Javier Ortiz, a Georgia-based GOP consultant who grew up in Puerto Rico and has participated in the meetings with Mr. Price, said the congressman was "formulating his views on immigration through these discussions, and he hasn't decided to go one way or the other. And that's something I find encouraging."
The new GOP language on immigration was evident in a recent appearance by Sarah Palin on Fox News. The former Alaska governor said that conservatives needed to be "welcoming and inviting to immigrants" and recognize that "immigrants built this great country."
The party nonetheless remains home to conservatives who thwarted attempts by President George W. Bush to push the GOP to accept more liberal immigration laws.

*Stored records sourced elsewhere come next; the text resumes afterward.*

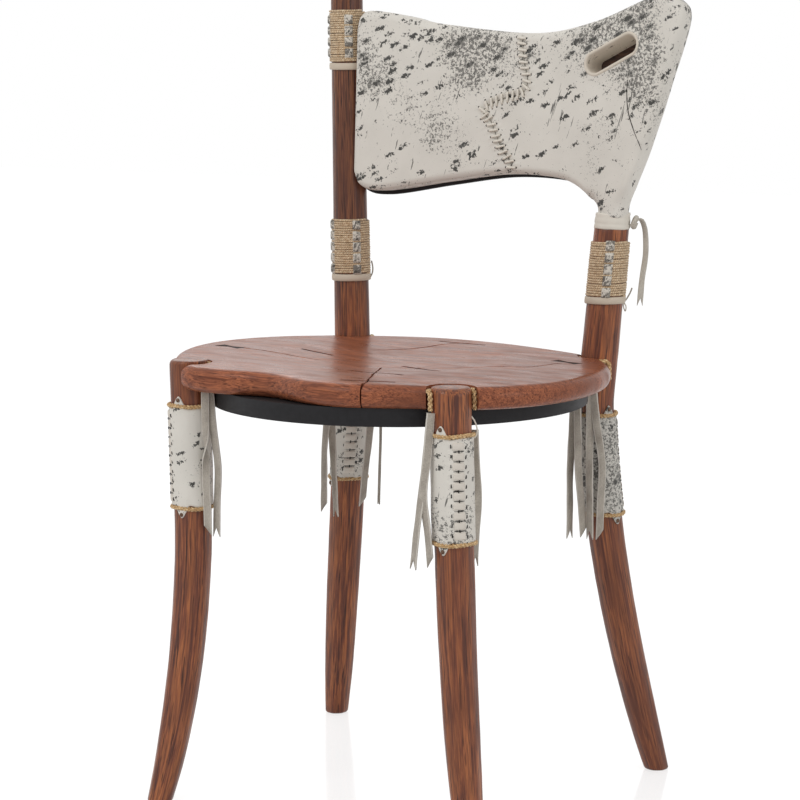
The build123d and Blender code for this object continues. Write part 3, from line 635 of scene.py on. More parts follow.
def make_leg(name, seed):
    """One leg, shaved by hand: faintly faceted, with a few knots and dents."""
    leg, top = LEGS[name], LEGS[name]["top"]
    flush = name.startswith("front")
    head_round = head_rounds[name]
    luck = Random(seed)
    dents = [(luck.uniform(30, top), luck.uniform(0, 2 * pi), luck.uniform(3, 9), luck.uniform(-0.5, 0.35))
             for _ in range(dent_count)]
    levels = [foot_round * (1 - cos(radians(a))) for a in range(0, 90, 15)]
    z = foot_round
    while z < top - head_round - 1:
        levels.append(z)
        z += leg_step
    levels += [top - head_round * (1 - sin(radians(a))) for a in range(0, 91, 15)]
    verts, flow = [], []

    def carving(z, a, radius):
        """How far the hand-shaved surface stands out from the leg's radius."""
        x, y = cos(a) * radius, sin(a) * radius
        depth = 0.22 * cos(7 * a + 0.004 * z + seed) + 0.30 * rough(0.05 * x, 0.05 * y, 0.013 * z, seed)
        depth += 0.16 * rough(0.16 * x, 0.16 * y, 0.05 * z, seed + 5)
        for dent_z, dent_a, size, dent in dents:
            if abs(z - dent_z) < 2.5 * size:
                gap = abs((a - dent_a + pi) % (2 * pi) - pi) * radius
                if gap < 2.5 * size:
                    depth += dent * exp(-((z - dent_z) ** 2 / 2.2 + gap * gap * 1.6) / (size * size) * 1.4)
        if z > seat_height - 2 and not flush or z < 2:
            depth *= 0.6
        return depth

    def ring(z, share):
        cx, cy = leg_center(leg, z)
        radius = leg_radius(leg, z)
        inset = rounding(z, foot_round)
        if not flush:
            inset += rounding(top - z, head_round)
        for a in angles(leg_sides):
            side_round = 1.2 + (head_round - 1.2) * max(0.0, cos(a - outward(leg))) ** 0.6
            shape = carving(z, a, radius)
            r = (radius - inset - flush * rounding(top - z, side_round) + shape - 0.12) * share
            if name == "back_right":
                r -= cuffed_waist * share * clamp((z - cuffed_from) / 5)
            x, y = cx + r * cos(a), cy + r * sin(a)
            fall = seat_fall * x * clamp((z - 418) / 20) if flush else 0.0
            verts.append((x, y, z - fall))
            flow.append((r * cos(a) + 40 * seed, r * sin(a), z + 130 * seed))

    for share in (0.12, 0.5, 0.85):
        ring(0.0, share)
    for level in levels:
        ring(level, 1.0)
    for share in (0.97, 0.85, 0.6, 0.35, 0.12):
        ring(top, share)
    grain = shaded_post_wood if name == "back_left" else leg_wood
    piece("carved_leg_" + name, verts, capped(verts, leg_sides), grain, ["leg_" + name], flow)


for index, name in enumerate(LEGS):
    make_leg(name, index + 1.0)

# ---------------------------------------------------------------------------------------
# Seat
# ---------------------------------------------------------------------------------------


def through(knots, count):
    """Evenly spaced points on the closed cubic curve through a few points."""
    knots = np.array(knots, float)
    n = len(knots)
    span = np.hypot(*(np.roll(knots, -1, 0) - knots).T)
    system, right = np.zeros((n, n)), np.zeros((n, 2))
    for i in range(n):
        before, after = span[i - 1], span[i]
        system[i, i - 1] += before
        system[i, i] += 2 * (before + after)
        system[i, (i + 1) % n] += after
        right[i] = 6 * ((knots[(i + 1) % n] - knots[i]) / after - (knots[i] - knots[i - 1]) / before)
    bend = np.linalg.solve(system, right)
    line = []
    for i in range(n):
        k, h = (i + 1) % n, span[i]
        for t in np.linspace(0, h, 60, endpoint=False):
            u = h - t
            line.append(bend[i] * u ** 3 / (6 * h) + bend[k] * t ** 3 / (6 * h)
                        + (knots[i] / h - bend[i] * h / 6) * u + (knots[k] / h - bend[k] * h / 6) * t)
    return evenly(np.array(line), count)


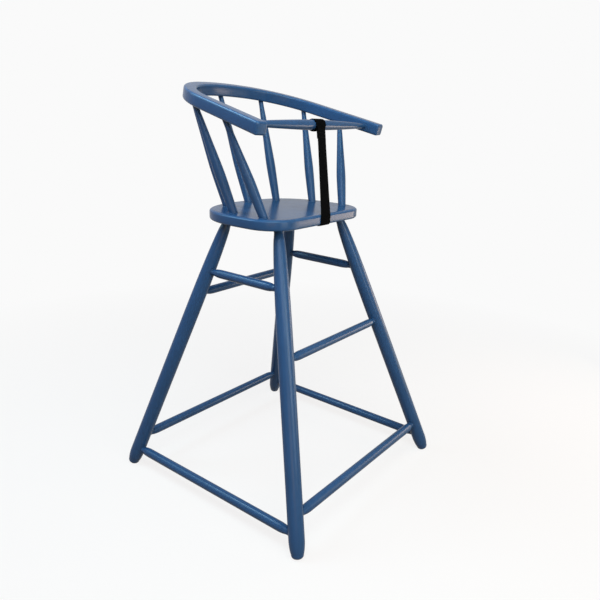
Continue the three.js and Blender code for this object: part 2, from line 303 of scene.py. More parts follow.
class Finish(Board):
    """A material under construction."""

    def __init__(self, name):
        self.material = bpy.data.materials.new(name)
        self.material.use_nodes = True
        super().__init__(self.material.node_tree)
        self.tree.nodes.clear()

    def place(self, name):
        return self.node("ShaderNodeAttribute", {"attribute_name": name}).out("Vector")

    def object_place(self):
        return self.node("ShaderNodeTexCoord").out("Object")

    def amount(self, name):
        return self.node("ShaderNodeAttribute", {"attribute_name": name}).out("Fac")

    def noise(self, place, stretch, detail=2.0, roughness=0.5):
        seat = self.node("ShaderNodeMapping", {}, {"Vector": place, "Scale": stretch})
        values = {"Vector": seat, "Scale": 1.0, "Detail": detail, "Roughness": roughness}
        return self.node("ShaderNodeTexNoise", {}, values)

    def mix(self, share, first, second):
        return self.node("ShaderNodeMix", {"data_type": "RGBA"}, {0: share, 6: first, 7: second}).out(2)

    def ramp(self, value, stops):
        return self.node("ShaderNodeValToRGB", {"stops": stops}, {"Fac": value})

    def glow(self, strength):
        return self.node("ShaderNodeEmission", {}, {"Color": grey(1), "Strength": strength})

    def bump(self, height, distance, normal=None):
        values = {"Height": height, "Distance": distance, "Strength": 1.0}
        if normal:
            values["Normal"] = normal
        return self.node("ShaderNodeBump", {}, values)

    def done(self, sockets):
        shader = self.node("ShaderNodeBsdfPrincipled", {}, sockets)
        self.node("ShaderNodeOutputMaterial", {}, {"Surface": shader})
        return self.material


def colour(red, green, blue):
    return (red, green, blue, 1.0)


def grey(value):
    return colour(value, value, value)


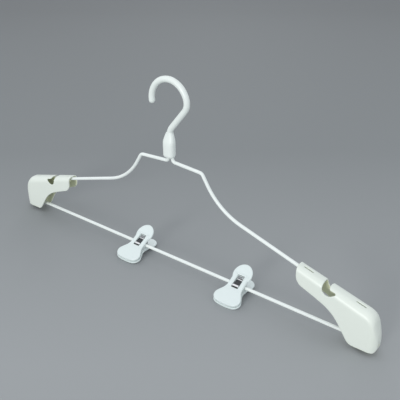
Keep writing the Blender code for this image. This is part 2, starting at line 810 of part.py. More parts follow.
def clips(shader, steel, parent):
    hang = Vector((0, HANG_N, -HANG_T)) * MM
    jaws = {"front": jaw(HANG_N), "back": jaw(-HANG_N)}
    for side, x in CLIP_X.items():
        pivot = bpy.data.objects.new(f"clip_{side}_pivot", None)
        HANGER.objects.link(pivot)
        pivot.parent = parent
        pivot.location = (x * MM, 0, BAR_Z * MM)
        pivot.rotation_euler = (-math.radians(CLIP_LEAN[side]), 0, 0)
        for face, turn in (("front", 0), ("back", math.pi)):
            half = mesh_object("half", jaws[face].data.copy(), WORK)
            finish(half, f"{face}_jaw_{side}", shader, pivot)
            half.location = hang
            half.rotation_euler = (0, 0, turn)
        band = slab("band", band_outline(), BAND_WIDTH / 2, across="X")
        finish(band, f"spring_{side}", steel, pivot).location = hang
    for first in jaws.values():
        bpy.data.objects.remove(first)


for old in list(bpy.data.objects):
    bpy.data.objects.remove(old)

HANGER = bpy.data.collections.new("delicates_hanger")
WORK = bpy.data.collections.new("cutters")
for made in (HANGER, WORK):
    bpy.context.scene.collection.children.link(made)

neck = bpy.data.objects.new("neck", None)
HANGER.objects.link(neck)
neck.location = (0, 0, -SADDLE_Z * MM)

hook_and_collar(material("hook_plastic", WHITE_HOOK, 0.35), neck)
shoulder_wire(material("wire_coat", WHITE_WIRE, 0.4), neck)
bottom_bar(material("bar_coat", WHITE_WIRE, 0.4), neck)
shoulder_ends(material("end_plastic", WHITE_END, 0.35), neck)
clips(material("clip_plastic", WHITE_CLIP, 0.35), material("spring_steel", SPRING_STEEL, 0.25, 1.0), neck)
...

To court anti-illegal immigration advocates, even the GOP's most prominent Hispanic candidate of the year, Florida Senate hopeful Marco Rubio, a Cuban-American former state House speaker, has taken an immigration position to the right of his primary rival, Gov. Charlie Crist. He drew fire from Hispanic leaders, including some Republicans, when he argued recently that illegal immigrants should not be counted in the Census for purposes of drawing congressional and legislative districts.
Roy Beck, executive director of Numbers USA, a group that advocates for strict limits on immigration, said strategists who urge a softer stance will be hard-pressed to find "any Republicans who want to stay in office who want to take their advice."
A more conciliatory approach, Mr. Beck said, would turn off independent voters, who tend to support more restrictive immigration policies, particularly at a time of high unemployment, and whose movements back to the GOP in recent months are likely to spur big gains for the party this November.
The views of independent voters also complicate matters for Democrats, who are trying to retain Hispanic voters while wooing independents and satisfying labor unions, which are divided on immigration. Mr. Obama has said he supports an overhaul, including a path to citizenship for illegal immigrants, but the issue has been overshadowed by the White House's primary focus on jobs and the economy.